This little cardigan has been a marathon in the making because I saw a sample at Knit City 2019 with my friend, Mairi, and then continued to think about it throughout the festival. I just couldn’t get it out of my mind. I just loved the look of it and thought the pockets were brilliant.
The question was: Spend money on some commercial yarn or spin the fibre for the sweater? I waffled. But when I saw some Falkland at my friend, Lynne’s booth – Westcoast Colour, I thought, “Done.” I even started spinning the next day at the SweetGeorgia Spin-In on Sunday afternoon!
The only piece left was finding some Mohair/Silk yarn that I would hold double with the finished handspun but that was fixed by stumbling on some in the Farmers Daughter Fibers booth on their Mighty Mo (70% Kid Mohair, 30% Silk) yarn, Warm Melted Butter.
The fibre I started with was just balled up by Lynne, which I love because there’s no guessing about colours or repeats or anything – you can just unravel it and look! Lynne broke off about 350 grams for me since I knew I needed about 300 grams for my project based on my suspected grist of my finished yarn. I wanted the cardigan to be light and airy so I knew I’d spin this short-backward, smoothing the fibres gently so as not to create a very dense yarn that I would have with a short-forward. My yarns spun short forward are always more dense than my short-backwards yarns.
The fibre held many colours, such as dark purple, yellow, brown and gold. It was a tonal, analogous length of fibre and would be described overall as ‘yellow-brown’ (my favourite colour!). I broke up the fibre by creating many, many small nests of fibre and spinning randomly. I love this type of auto-pilot spinning – it’s relaxing, meditative and quite fast.
I spun through the fibre relatively quickly and as I came to end of the spin, I worried that the yarn wouldn’t suit the cardigan pattern I’d planned. I decided, after airing my thoughts on the podcast, to just shelve these ideas and continue with the plan.

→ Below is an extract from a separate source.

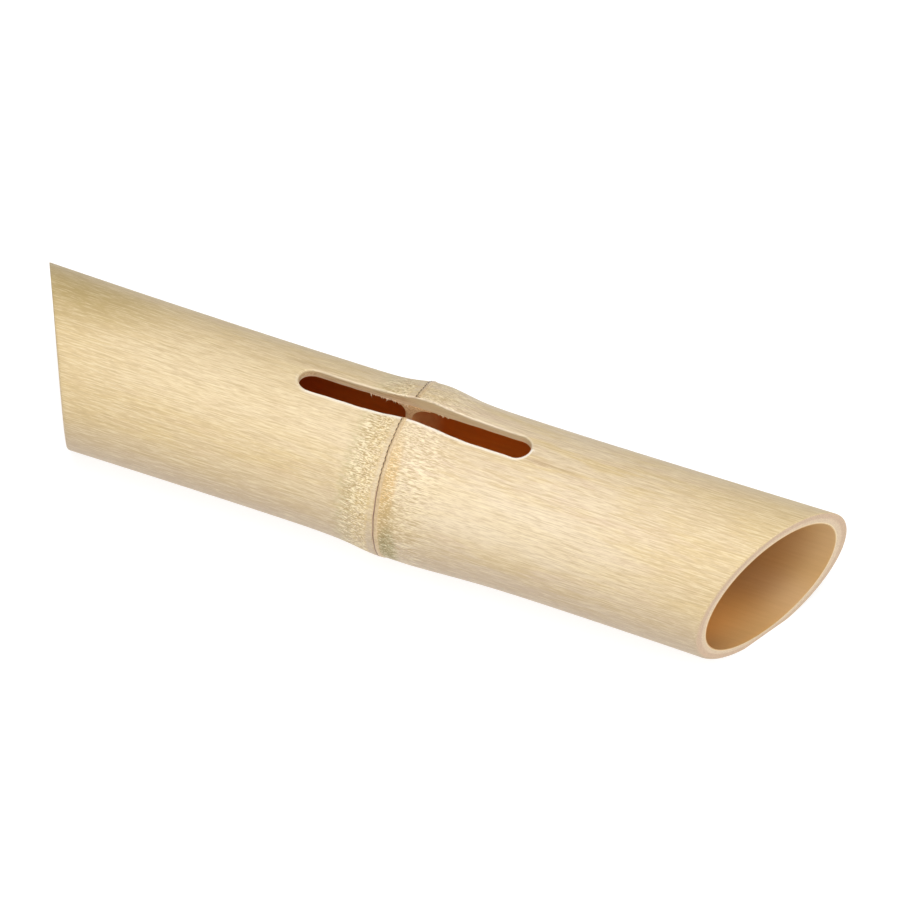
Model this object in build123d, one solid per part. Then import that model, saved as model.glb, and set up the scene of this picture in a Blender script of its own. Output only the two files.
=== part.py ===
from build123d import *

# Bamboo sounding tube: one length of culm, open and slant-cut at both ends, with one node near
# mid length and a long routed slot that crosses the node on top. A telephone stands in the slot
# on the node's cross-wall, and each half of the tube carries its sound out of an open end.
#
# The culm is one grown piece. It is divided here where its anatomy divides it: two internodes,
# the flare and the ridge that make up the node's wall, the ring-shaped scar of the culm sheath,
# the cross-wall inside, and the thin pith skin that lines each chamber.
#
# Frame, in millimetres: +X from the root end to the tip end, +Y to the back, +Z up. The origin is
# on the surface that the tube stands on, below the middle of the culm. Each piece is first made
# about the culm's own axis with the sheath scar at X = 0, and then set into the frame.

import os
from math import radians, sin, tan

# Culm
OVERALL_LENGTH = 300.0
SCAR_X = -1.5  # the sheath scar, from the middle of the culm
NODE_RADIUS = 29.8  # of the plain culm, where the node would be
WAIST_RADIUS = 29.65  # each internode is narrowest a little way from the node
WAIST_X = 55.0
ROOT_END_RISE = 1.2  # how much wider than its waist the culm is at each end
TIP_END_RISE = 0.8
END_SPAN = 95.0  # from a waist to an end
BORE_RADIUS = 26.2  # inside of the woody wall
LINING_THICKNESS = 0.3
AXIS_HEIGHT = 29.1  # lower than the radius, so the sanded underside is flat

# Slant cuts: both are vertical, so the back of the tube is longer than its front
END_CUT_DEG = 28.6
ROOT_CUT_HOLLOW = 0.5  # how far the saw wandered inwards from a plane, half way across
TIP_CUT_HOLLOW = 0.3

# Node, measured from the middle of the sheath scar. Each rise is over the plain culm's radius
FLARE_LENGTH = 16.0
FLARE_RISE = 1.7
FLARE_SLOPE = 0.25  # where the flare meets the scar
RIDGE_LENGTH = 24.0
RIDGE_RISE = 1.85
RIDGE_CREST_X = 5.5
RIDGE_FOOT_RISE = 1.6  # beside the scar
RIDGE_FOOT_SLOPE = 0.1
SCAR_WIDTH = 2.0
SCAR_RISE = 2.3
SCAR_SEAT_RISE = 0.2  # the seat that the scar grows from

# Cross-wall inside the node
WEB_X = -1.4
WEB_THICKNESS = 2.2
WEB_DISH = 2.5  # how far the middle of the cross-wall bows towards the root
ROOT_FILLET = 4.0
TIP_FILLET = 7.0

# Slot
SLOT_LENGTH = 85.0
SLOT_WIDTH = 10.0
SLOT_CENTRE_X = 2.9
SLOT_OFFSET = 3.8  # from the culm's axis to the back
SLOT_DEPTH = 17.0  # from the top of the plain culm to the floor of the notch in the cross-wall

OVERSHOOT = 40.0  # how far cutting solids run past the culm
LINING_RADIUS = BORE_RADIUS - LINING_THICKNESS
SEAT_RADIUS = NODE_RADIUS + SCAR_SEAT_RISE
ROOT_REACH = OVERALL_LENGTH / 2 + SCAR_X  # from the scar to the root end
TIP_REACH = OVERALL_LENGTH / 2 - SCAR_X
BLANK_REACH = OVERALL_LENGTH / 2 + 10.0  # the uncut culm, each way from the scar
PLACE = Pos(SCAR_X, 0, AXIS_HEIGHT)


def culm_radius(x):
    """Radius of the plain culm, without its node: waisted beside the node, wider at both ends."""
    if abs(x) < WAIST_X:
        return WAIST_RADIUS + (NODE_RADIUS - WAIST_RADIUS) * (1 - (x / WAIST_X) ** 2) ** 2
    end_rise = ROOT_END_RISE if x < 0 else TIP_END_RISE
    return WAIST_RADIUS + end_rise * ((abs(x) - WAIST_X) / END_SPAN) ** 1.5


def culm_direction(x):
    """The direction in which the plain culm's outline runs at x."""
    return (2.0, culm_radius(x + 1.0) - culm_radius(x - 1.0))


def turned(profile):
    """The solid that a closed profile, drawn as (x, radius), sweeps round the culm's axis."""
    return revolve(make_face(profile), Axis.X)


def slant_cut(side, reach, hollow):
    """What lies beyond the slant cut at one end. side is -1 for the root end, 1 for the tip end."""
    back_y = culm_radius(side * reach)
    back_x = side * reach
    front_x = side * (reach - 2 * back_y * tan(radians(END_CUT_DEG)))
    middle_x = (front_x + back_x) / 2 - side * hollow
    outer_x = side * (reach + 3 * OVERSHOOT)
    far_y = back_y + OVERSHOOT
    kerf = ThreePointArc((front_x, -back_y), (middle_x, 0), (back_x, back_y))
    corners = [(back_x, back_y), (back_x, far_y), (outer_x, far_y), (outer_x, -far_y)]
    plan = make_face(kerf + Polyline(*corners, (front_x, -far_y), (front_x, -back_y)))
    return extrude(plan, amount=NODE_RADIUS + OVERSHOOT, both=True)


def slot_cutter():
    """The routed slot: round ends and upright, parallel walls."""
    outline = SlotOverall(SLOT_LENGTH, SLOT_WIDTH)
    cutter = extrude(outline, amount=SLOT_DEPTH + OVERSHOOT, dir=(0, 0, 1))
    return Pos(SLOT_CENTRE_X, SLOT_OFFSET, NODE_RADIUS - SLOT_DEPTH) * cutter


def below_the_stand():
    """Everything under the sanded flat."""
    width = 2 * OVERALL_LENGTH
    return Pos(0, 0, -AXIS_HEIGHT - OVERSHOOT / 2) * Box(width, width, OVERSHOOT)


def finished(blank):
    """The blank with the end cuts, the slot and the flat taken out of it, set into the frame."""
    sawn = blank - slant_cut(-1, ROOT_REACH, ROOT_CUT_HOLLOW)
    sawn = sawn - slant_cut(1, TIP_REACH, TIP_CUT_HOLLOW)
    return PLACE * (sawn - slot_cutter() - below_the_stand())


def internode(x_start, x_end):
    """A length of plain wall."""
    steps = 10
    stations = [x_start + (x_end - x_start) * i / steps for i in range(steps + 1)]
    outside = Spline(*[(x, culm_radius(x)) for x in stations])
    corners = [(x_end, culm_radius(x_end)), (x_end, BORE_RADIUS), (x_start, BORE_RADIUS)]
    return finished(turned(outside + Polyline(*corners, (x_start, culm_radius(x_start)))))


def lower_node_flare():
    """The wall swells from the root-side internode up to the scar."""
    start = (-FLARE_LENGTH, culm_radius(-FLARE_LENGTH))
    shoulder = (-SCAR_WIDTH / 2, NODE_RADIUS + FLARE_RISE)
    swell = Spline(start, shoulder, tangents=[culm_direction(-FLARE_LENGTH), (1.0, FLARE_SLOPE)])
    seat = [shoulder, (shoulder[0], SEAT_RADIUS), (0, SEAT_RADIUS)]
    bore = [(0, BORE_RADIUS), (-FLARE_LENGTH, BORE_RADIUS), start]
    return finished(turned(swell + Polyline(*seat, *bore)))


def supranodal_ridge():
    """The wall swells past the scar, then falls back to the tip-side internode."""
    shoulder = (SCAR_WIDTH / 2, NODE_RADIUS + RIDGE_FOOT_RISE)
    crest = (RIDGE_CREST_X, NODE_RADIUS + RIDGE_RISE)
    end = (RIDGE_LENGTH, culm_radius(RIDGE_LENGTH))
    slopes = [(1.0, RIDGE_FOOT_SLOPE), culm_direction(RIDGE_LENGTH)]
    swell = Spline(shoulder, crest, end, tangents=slopes)
    bore = [end, (RIDGE_LENGTH, BORE_RADIUS), (0, BORE_RADIUS)]
    seat = [(0, SEAT_RADIUS), (shoulder[0], SEAT_RADIUS), shoulder]
    return finished(turned(swell + Polyline(*bore, *seat)))


def sheath_scars():
    """The raised ring that the culm sheath left. The slot and the flat part it into two arcs."""
    half = SCAR_WIDTH / 2
    shoulder = NODE_RADIUS + SCAR_RISE - half
    crest = ThreePointArc((-half, shoulder), (0, shoulder + half), (half, shoulder))
    sides = Polyline((half, shoulder), (half, SEAT_RADIUS), (-half, SEAT_RADIUS), (-half, shoulder))
    front, back = finished(turned(crest + sides)).solids().sort_by(Axis.Y)
    return front, back


def node_diaphragm():
    """The cross-wall: a thin dished web that flares out into the bore on both faces."""
    root_face = WEB_X - WEB_THICKNESS / 2
    tip_face = WEB_X + WEB_THICKNESS / 2
    turn = sin(radians(45))
    root_web = (root_face, LINING_RADIUS - ROOT_FILLET)
    root_rim = (root_face - ROOT_FILLET, LINING_RADIUS)
    root_mid = (root_rim[0] + ROOT_FILLET * turn, root_web[1] + ROOT_FILLET * turn)
    tip_web = (tip_face, LINING_RADIUS - TIP_FILLET)
    tip_rim = (tip_face + TIP_FILLET, LINING_RADIUS)
    tip_mid = (tip_rim[0] - TIP_FILLET * turn, tip_web[1] + TIP_FILLET * turn)
    outline = (
        ThreePointArc(root_rim, root_mid, root_web)
        + Spline(root_web, (root_face - WEB_DISH, 0), tangents=[(0, -1), (0, -1)])
        + Line((root_face - WEB_DISH, 0), (tip_face - WEB_DISH, 0))
        + Spline((tip_face - WEB_DISH, 0), tip_web, tangents=[(0, 1), (0, 1)])
        + ThreePointArc(tip_web, tip_mid, tip_rim)
        + Polyline(tip_rim, (tip_rim[0], BORE_RADIUS), (root_rim[0], BORE_RADIUS), root_rim)
    )
    return finished(turned(outline))


def pith_lining(x_start, x_end):
    """The thin inner skin of one chamber."""
    corners = [(x_start, LINING_RADIUS), (x_end, LINING_RADIUS)]
    corners += [(x_end, BORE_RADIUS), (x_start, BORE_RADIUS)]
    return finished(turned(Polyline(*corners, close=True)))


def parts():
    root_rim_x = WEB_X - WEB_THICKNESS / 2 - ROOT_FILLET
    tip_rim_x = WEB_X + WEB_THICKNESS / 2 + TIP_FILLET
    scar_front, scar_back = sheath_scars()
    return {
        "lower_internode": internode(-BLANK_REACH, -FLARE_LENGTH),
        "lower_node_flare": lower_node_flare(),
        "sheath_scar_front": scar_front,
        "sheath_scar_back": scar_back,
        "supranodal_ridge": supranodal_ridge(),
        "upper_internode": internode(RIDGE_LENGTH, BLANK_REACH),
        "node_diaphragm": node_diaphragm(),
        "lower_pith_lining": pith_lining(-BLANK_REACH, root_rim_x),
        "upper_pith_lining": pith_lining(tip_rim_x, BLANK_REACH),
    }


os.makedirs("parts", exist_ok=True)
for name, shape in parts().items():
    export_step(shape, f"parts/{name}.step")
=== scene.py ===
"""Looks of the bamboo sounding tube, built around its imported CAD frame.

The culm's wall is meshed again at high resolution as one continuous surface, and then divided at
the same places as the CAD nodes, so that each node has a closed piece of its own that stands for it.

Shapes are worked out in millimetres in culm coordinates: x along the culm from its sheath scar, y to
the back and z up from its axis, and an angle round the axis, 0 on top and growing to the front.
"""

from math import asin, cos, pi, radians, sin, tan

import bmesh
import bpy
import numpy as np
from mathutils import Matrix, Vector


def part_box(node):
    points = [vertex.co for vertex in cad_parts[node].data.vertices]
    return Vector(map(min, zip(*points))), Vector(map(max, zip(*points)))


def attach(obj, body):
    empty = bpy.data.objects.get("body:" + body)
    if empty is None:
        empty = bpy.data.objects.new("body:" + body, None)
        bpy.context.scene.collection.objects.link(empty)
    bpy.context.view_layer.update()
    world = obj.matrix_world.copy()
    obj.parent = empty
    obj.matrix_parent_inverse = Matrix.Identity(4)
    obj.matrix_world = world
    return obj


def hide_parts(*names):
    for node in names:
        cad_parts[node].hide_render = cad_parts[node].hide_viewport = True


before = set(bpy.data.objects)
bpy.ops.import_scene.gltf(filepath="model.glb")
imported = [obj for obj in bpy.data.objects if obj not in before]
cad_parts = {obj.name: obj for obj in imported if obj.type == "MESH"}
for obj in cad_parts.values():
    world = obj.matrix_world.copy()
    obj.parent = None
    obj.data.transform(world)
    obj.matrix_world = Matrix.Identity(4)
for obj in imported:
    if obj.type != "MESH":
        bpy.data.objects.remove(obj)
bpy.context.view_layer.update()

MM = 0.001

# ---------------------------------------------------------------- dimensions, in millimetres


def node_box(name):
    """A CAD node's box in millimetres."""
    low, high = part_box(name)
    return np.array(low) / MM, np.array(high) / MM


SCAR_LOW, SCAR_HIGH = node_box("sheath_scar_front")
LINING_LOW, LINING_HIGH = node_box("lower_pith_lining")

SCAR_X = (SCAR_LOW[0] + SCAR_HIGH[0]) / 2
AXIS_HEIGHT = (LINING_LOW[2] + LINING_HIGH[2]) / 2
BORE = (LINING_HIGH[1] - LINING_LOW[1]) / 2  # radius inside the woody wall
LINING = 0.3  # thickness of the pith skin
ROOT_END = node_box("lower_internode")[0][0] - SCAR_X
TIP_END = node_box("upper_internode")[1][0] - SCAR_X
FLARE_START = node_box("lower_node_flare")[0][0] - SCAR_X
RIDGE_END = node_box("supranodal_ridge")[1][0] - SCAR_X
ROOT_RIM = LINING_HIGH[0] - SCAR_X  # where the root-side lining meets the cross-wall
TIP_RIM = node_box("node_diaphragm")[1][0] - SCAR_X  # and the tip-side one

NODE_RADIUS = 29.8  # of the plain culm, where the node would be
WAIST_RADIUS = 29.65  # of each internode, where it is narrowest
WAIST_X = 55.0
ROOT_END_RISE = 1.2  # how much wider than its waist the culm is at each end
TIP_END_RISE = 0.8
END_SPAN = 95.0  # from a waist to an end
END_SLOPE = tan(radians(28.6))
ROOT_HOLLOW = 0.5  # of the slant cuts, half way across
TIP_HOLLOW = 0.3
END_EASE = 0.75  # rounding of the sawn ends' outer edge, on average
END_EASE_LEAN = 0.6  # how much less of it the long side of a cut has, and the short side more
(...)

The thing with holding a yarn like mohair/silk with a spin like this is that the fuzzy nature of the mohair evens out the stitches and creates a blending. This creates an overall homogeneity to the fabric, and while the tonality of the underlying yarn is still visible (photo below), by changing the appearance of the stitches themselves, which appear fuzzy. I love this effect (although I didn’t love it when this current trend started on Ravelry).
Sometimes I hear people complain about holding two yarns double because it can be a slightly frustrating experience for newer knitters but create even tension on both yarns and stick with it – I promise, it gets easier!
After my singles were spun, I plied all of the singles into traditional 2-ply yarn. I’d waffled about making a 3-ply yarn but due to the strength of the Mohair/Silk yarn, I decided to stay with a 2-ply. This also limited the bulkiness of the yarn, and allowed it to remain light and airy. I think if I’d made a multi-ply yarn I would be disappointed with the results to be honest.
If you’ve followed me for a while, you know how important I think it is to swatch and sample. I don’t often use my swatches for gauge (which many might find surprising). I find that when I knit cardigans from the top-down, I can try it on and adjust the fit as I go. This means I am not hamstrung to a stitch or row count – I can adjust and fine-tune as I go. No, knitwear doesn’t fit exactly when finished as it does with needles in it during the making process but I am able to get a good idea of how things will fit. I also don’t like my knitwear to be super tight so I’m okay with 2-5″ of positive ease.
As you can see, there’s a lot of variation between the yarns that I made – even though I spun and plied randomly! This is easily overcome by striping the yarns as you knit, and I will discuss this in more detail in the next post tomorrow!
Did you sample a yarn with the silk mohair strand incorporated as a ply? I’m curious if that would have similar qualities without the annoyance of knitting with two strands.